I'm interested in computer vision, robotics and SLAM. I focus my research about scene understanding, HD maps and 3D reconstruction using different sensors (camera, LiDAR, RADAR, IMU, GPS, etc).
SpatialFusion-LM is a unified framework for spatial 3D scene understanding from monocular or stereo RGB input. It integrates depth estimation, differentiable 3D reconstruction, and spatial layout prediction using large language models.
The Edge Optimized Tracking System is a real-time object tracking pipeline that combines deep learning, tracking algorithms, and filtering techniques to accurately detect and follow objects. Designed for high-speed applications, it ensures efficient and reliable performance on edge devices.
A real-time navigation method that uses floor plans and sensor data to help individuals with blindness or low vision explore and localize themselves indoors, without prior training or known starting position.
RGBD-3DGS-SLAM is a SLAM system that combines 3D Gaussian Splatting with monocular depth estimation for accurate point cloud and visual odometry. It uses UniDepthV2 to infer depth and intrinsics from RGB images, while optionally incorporating depth maps and camera info for improved results.
A real-time system that fuses camera and motion sensor data using the Unscented Kalman Filter. It enables accurate and efficient tracking of a robot’s movement, supporting reliable navigation in autonomous systems.
A high-performance monocular depth estimation system designed for real-time use in robotics, autonomous navigation, and 3D perception. It delivers fast and accurate depth predictions, making it well-suited for applications requiring low-latency visual understanding.
FusionSLAM combines feature matching, depth estimation, and neural scene representation to improve mapping and localization using just a single camera. This approach enhances the accuracy and efficiency of monocular SLAM in real-world environments.

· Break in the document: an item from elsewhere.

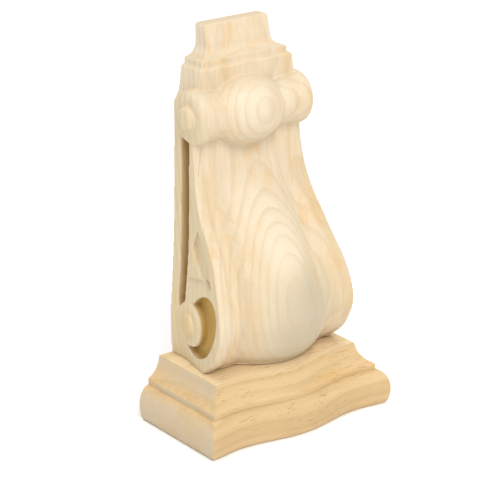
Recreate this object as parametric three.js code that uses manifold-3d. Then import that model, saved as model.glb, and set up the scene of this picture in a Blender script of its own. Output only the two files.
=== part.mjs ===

A graph-based SLAM system that fuses visual data from multiple cameras using learned feature points for robust mapping and localization. Designed for accurate 3D reconstruction and real-time operation in complex environments.
Combines machine learning with SLAM to help robots build more accurate maps and navigate better. Introduces bi-directional loop closure to improve reliability when revisiting places.
A method for determining precise indoor location using floor plan images and real-time sensor data from RGB-D and IMU, without relying on GPS. The approach aligns a live semantic map with the architectural layout to enable accurate global localization.